First, unconventional monetary policies fall under the broader category of balance sheet policy, whereby the central bank uses its balance sheet to affect asset prices and financial conditions beyond the short-term interest rate. Thus, they are not unconventional in their essence, with foreign exchange intervention being a very familiar form of such policies.
Second, balance sheet policies can be decoupled from interest rate policies. This reflects the fact that the level of the short-term interest rate can be set independently of the amount of bank reserves in the system. Third, the main channel through which balance sheet policy operates is by altering the composition of private sector balance sheets, exchanging claims that are imperfect substitutes for each other. By altering the risk profile of private portfolios, such as through the purchase of less liquid or risky assets or by being prepared to lend at more attractive terms than the markets, the central bank can reduce yields and ease financing constraints.
Fourth, because of this, in our view the outsized role often attributed to banks’ excess reserves in discussions of balance sheet policy is not warranted.

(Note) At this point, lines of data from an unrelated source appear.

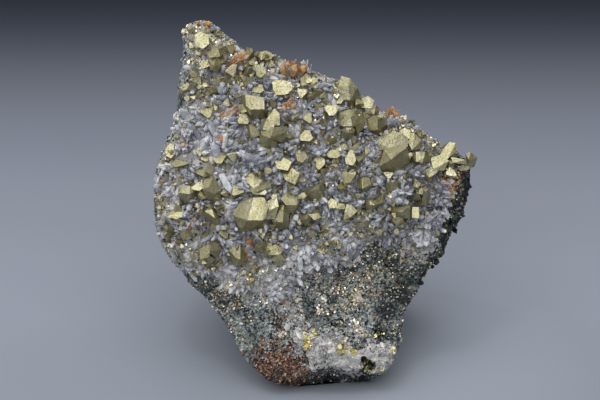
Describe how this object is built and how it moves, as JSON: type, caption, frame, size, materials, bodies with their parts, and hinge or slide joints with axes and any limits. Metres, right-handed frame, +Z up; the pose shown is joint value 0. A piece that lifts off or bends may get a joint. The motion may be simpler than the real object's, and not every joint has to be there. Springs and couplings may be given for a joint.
{
  "type": "chalcopyrite mineral specimen",
  "caption": "Wedge of dark sulphide rock standing on its broken foot, its leaning face crusted with quartz and golden chalcopyrite crystals.",
  "frame": {"origin": "middle of the flat foot that the rock stands on", "axes": "+Z up, -Y towards the side that the crystal face looks to, +X to the right of someone who looks at the crystals"},
  "size_m": [0.1362, 0.0945, 0.1375],
  "materials": {
    "rock": "rough, sparkling with fine sulphide grains",
    "quartz": "glassy crystal faces, pale grey",
    "milky_quartz": "semi-gloss, translucent white",
    "stained_quartz": "glassy, iron-stained orange brown",
    "chalcopyrite": "satin metallic, finely etched faces"
  },
  "bodies": {
    "root": {"quartz_crust": "quartz", "chalcopyrite_left_giant": "chalcopyrite", "chalcopyrite_left_giant_crown": "chalcopyrite", "chalcopyrite_right_giant": "chalcopyrite", "chalcopyrite_arch": "chalcopyrite", "chalcopyrite_top_right": "chalcopyrite", "chalcopyrite_olive_block": "chalcopyrite", "chalcopyrite_top_wedge": "chalcopyrite", "chalcopyrite_top_rough": "chalcopyrite", "chalcopyrite_plate": "chalcopyrite", "chalcopyrite_upper_block": "chalcopyrite", "chalcopyrite_pale_cluster": "chalcopyrite", "chalcopyrite_crossed_blade": "chalcopyrite", "chalcopyrite_ridge_pair": "chalcopyrite", "chalcopyrite_horn_top": "chalcopyrite", "chalcopyrite_horn_block": "chalcopyrite", "chalcopyrite_left_ball": "chalcopyrite", "chalcopyrite_left_spine": "chalcopyrite", "chalcopyrite_left_shelf": "chalcopyrite", "chalcopyrite_lower_left_edge": "chalcopyrite", "chalcopyrite_lower_left_fan": "chalcopyrite", "chalcopyrite_lower_left_bar": "chalcopyrite", "chalcopyrite_lower_olive": "chalcopyrite", "chalcopyrite_striated_wedge": "chalcopyrite", "chalcopyrite_small_spike": "chalcopyrite", "chalcopyrite_cube_crystal": "chalcopyrite", "chalcopyrite_right_wedge": "chalcopyrite", "chalcopyrite_right_olive": "chalcopyrite", "chalcopyrite_right_tall": "chalcopyrite", "chalcopyrite_centre_kite": "chalcopyrite", "chalcopyrite_centre_low": "chalcopyrite", "chalcopyrite_centre_bright": "chalcopyrite", "chalcopyrite_far_right_peak": "chalcopyrite", "chalcopyrite_right_shoulder": "chalcopyrite", "chalcopyrite_left_edge_knot": "chalcopyrite", "chalcopyrite_left_pale": "chalcopyrite", "chalcopyrite_upper_left_knot": "chalcopyrite", "chalcopyrite_horn_neck": "chalcopyrite", "chalcopyrite_top_edge_row": "chalcopyrite", "chalcopyrite_top_edge_stack": "chalcopyrite", "chalcopyrite_top_dark": "chalcopyrite", "chalcopyrite_upper_dark": "chalcopyrite", "chalcopyrite_left_middle": "chalcopyrite", "chalcopyrite_fan": "chalcopyrite", "chalcopyrite_middle_left": "chalcopyrite", "chalcopyrite_lower_left_dark": "chalcopyrite", "chalcopyrite_centre_upper": "chalcopyrite", "chalcopyrite_centre_oval": "chalcopyrite", "chalcopyrite_centre_tooth": "chalcopyrite", "chalcopyrite_centre_blade": "chalcopyrite", "chalcopyrite_centre_flat": "chalcopyrite", "chalcopyrite_right_blade": "chalcopyrite", "stained_quartz_top": "stained_quartz", "stained_quartz_ridge": "stained_quartz", "stained_quartz_centre": "stained_quartz", "stained_quartz_left": "stained_quartz", "stained_quartz_right": "stained_quartz", "quartz_foot": "milky_quartz", "matrix_rock": "rock"}
  },
  "joints": []
}
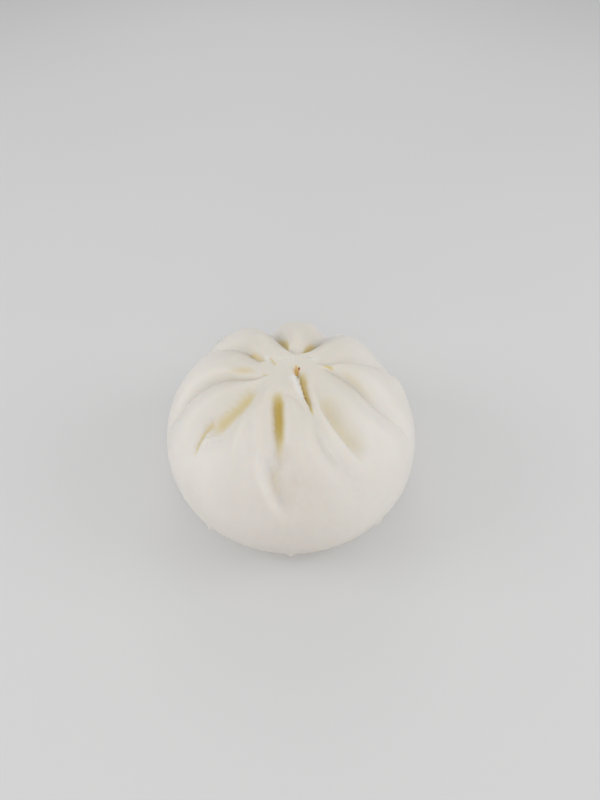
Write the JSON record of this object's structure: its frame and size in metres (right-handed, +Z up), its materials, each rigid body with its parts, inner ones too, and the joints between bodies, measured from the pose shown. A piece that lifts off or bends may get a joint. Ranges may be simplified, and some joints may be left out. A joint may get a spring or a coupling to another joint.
{
  "type": "steamed bun",
  "caption": "Round steamed bun of white dough: pleats folded up to a gathered crown with a small open tear, fading down a smooth full belly to a flat base that it rests on.",
  "frame": {"origin": "middle of the bun's footprint, on the surface it rests on: the bottom centre of its box", "axes": "+Z is up through the crown, -Y is the front that the tear runs down towards, +X is the right-hand side"},
  "size_m": [0.092, 0.092, 0.0559],
  "materials": {
    "dough": "soft satin skin"
  },
  "bodies": {
    "root": {"bun": "dough"}
  },
  "joints": []
}
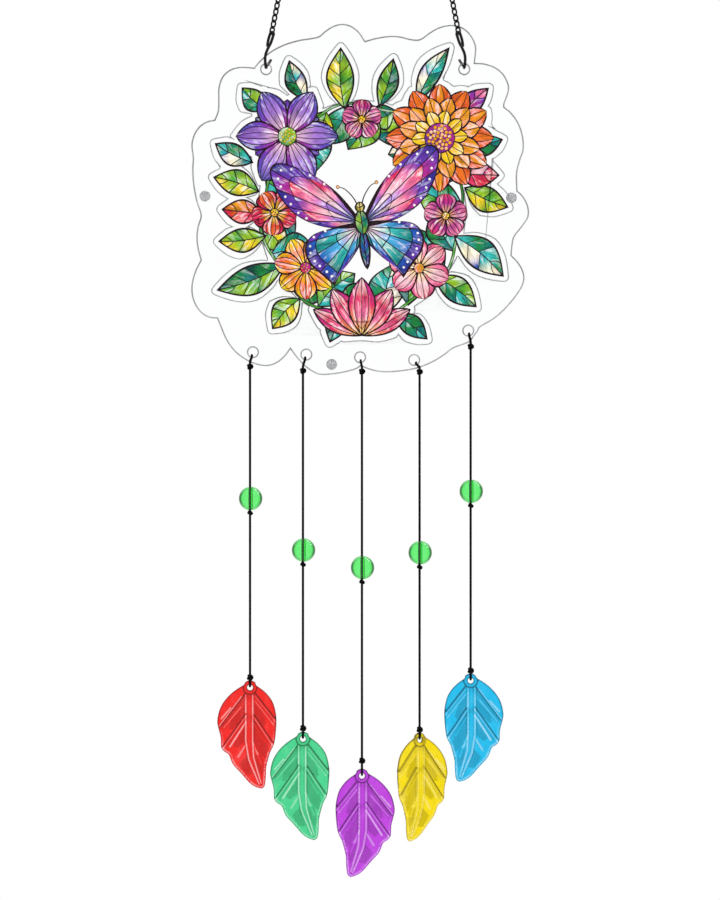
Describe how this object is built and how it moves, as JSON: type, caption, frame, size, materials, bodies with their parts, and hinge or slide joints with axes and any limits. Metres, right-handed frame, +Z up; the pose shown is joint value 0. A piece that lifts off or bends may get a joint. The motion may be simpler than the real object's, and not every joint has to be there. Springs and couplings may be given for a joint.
{
  "type": "suncatcher wind chime",
  "caption": "Clear acrylic suncatcher with a stained-glass style print, hung on chains from a ring, with beads and coloured leaves on cords below.",
  "frame": {"origin": "inner top of the hanging ring, the point the chime hangs from", "axes": "+Z up, +X to the right seen from the printed front, which faces -Y"},
  "size_m": [0.1995, 0.0199, 0.7817],
  "materials": {
    "black_wire": "black coated wire with a low sheen",
    "clear_acrylic": "clear polished acrylic with laser-cut edges",
    "printed_acrylic": "clear acrylic with a see-through print of coloured flowers, leaves and a butterfly",
    "clear_bumper": "clear soft plastic with a frosted face",
    "black_cord": "waxed black cord",
    "green_bead": "clear bright green, polished",
    "red_leaf": "clear red moulded plastic, glossy",
    "green_leaf": "clear green moulded plastic, glossy",
    "purple_leaf": "clear purple moulded plastic, glossy",
    "yellow_leaf": "clear yellow moulded plastic, glossy",
    "blue_leaf": "clear blue moulded plastic, glossy"
  },
  "bodies": {
    "root": {"hanging_ring": "black_wire", "chain_left": "black_wire", "chain_right": "black_wire", "hook_left": "black_wire", "hook_right": "black_wire", "clear_panel": "clear_acrylic", "printed_plate": "printed_acrylic", "bumper_pad_left": "clear_bumper", "bumper_pad_right": "clear_bumper", "bumper_pad_bottom": "clear_bumper", "bead_1": "green_bead", "leaf_1_red": "red_leaf", "bead_2": "green_bead", "leaf_2_green": "green_leaf", "bead_3": "green_bead", "leaf_3_purple": "purple_leaf", "bead_4": "green_bead", "leaf_4_yellow": "yellow_leaf", "bead_5": "green_bead", "leaf_5_blue": "blue_leaf", "cord_1_loop": "black_cord", "top_knot_1": "black_cord", "cord_1": "black_cord", "bead_knot_1": "black_cord", "leaf_knot_1": "black_cord", "cord_1_leaf_loop": "black_cord", "cord_2_loop": "black_cord", "top_knot_2": "black_cord", "cord_2": "black_cord", "bead_knot_2": "black_cord", "leaf_knot_2": "black_cord", "cord_2_leaf_loop": "black_cord", "cord_3_loop": "black_cord", "top_knot_3": "black_cord", "cord_3": "black_cord", "bead_knot_3": "black_cord", "leaf_knot_3": "black_cord", "cord_3_leaf_loop": "black_cord", "cord_4_loop": "black_cord", "top_knot_4": "black_cord", "cord_4": "black_cord", "bead_knot_4": "black_cord", "leaf_knot_4": "black_cord", "cord_4_leaf_loop": "black_cord", "cord_5_loop": "black_cord", "top_knot_5": "black_cord", "cord_5": "black_cord", "bead_knot_5": "black_cord", "leaf_knot_5": "black_cord", "cord_5_leaf_loop": "black_cord"}
  },
  "joints": []
}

Since excess reserves are very close substitutes with short-term claims on the central bank or the government, what the central bank buys and the credit it extends are more important than how these operations are financed. Finally, balance sheet policy should be the considered in the broader context of the consolidated public sector balance sheet. Importantly, central banks have a monopoly over interest rate policy, but not over balance sheet policy.
While we have not examined in depth the effectiveness of balance sheet policies, it would be hard to deny that they have helped to stabilise conditions and cushion the fall in aggregate demand. There is evidence that central bank purchases of government bonds have lowered their yields, although they seem to be subject to “diminishing returns”, once the surprise factor wears off. And policies targeting interbank markets or private sector securities have been successful in narrowing risk spreads and supporting borrowing activity there.
At the same time, balance sheet policies raise a number of challenges for central banks. As central banks move away from the simplicity and well-rehearsed routine of interest rate policy, they face much trickier calibration and communication issues. As they substitute for private sector intermediation, they may favour some borrowers over others, tilting the level playing field, and could risk making the private sector unduly dependent on public support. As they purchase government debt, they come under pressure to coordinate with the public sector debt management operations. And as their balance sheets expand and they take on more financial risks, central banks risk seeing their operational independence and anti-inflation credentials come under threat in the longer term. As a result, questions about coordination, operational independence and division of responsibilities with the government loom large. These costs suggest that unconventional monetary policies should best be seen as special tools for special circumstances. The costs also point to the need for appropriate governance arrangements, designed to limit the risk that the central bank anti-inflation priorities are undermined in the medium term. And they put a premium on early exits, as soon as economic conditions permit.
I have only scanned the paper and thus not really given it the attention it probably deserves, but one of the things I found most interesting, (especially in the light of the my recent inquiry into the matter with respect to the ECB), is that while I agree that exit strategies is first and foremost a communication exercise they will also become a concrete operational challenge.
More generally, the discussion on the transmission channel from unconventional monetary policy as split into two between the signalling channel and the broad portfolio channel (operational/market channel) is interesting and provides a good framework through which to understand the current initiatives by monetary policy makers. The paper also pulls out the classic, as it were, about how the Fed and the ECB differs in their response because the former has focused extensively on the non-bank sector (asset backed securities and government bonds) whereas the latter has mainly focused on the the banking sector (i.e. through fixed-rate full-allotment refinancing operations with maturities of up to 12 months).
Again, it is difficult to argue with the underlying argument here in the sense that it is clearly borne out in the data. The problem with the ECB, as I have argued before, is the extent to which banking finance is indirectly funding the purchase of government bonds and thus what happens to sovereign spreads in the Eurozone when the refinancing offers taper off into 2010. That is a subject for a different entry. For now, I leave you with this instructive paper from the BIS; it is well worth a look.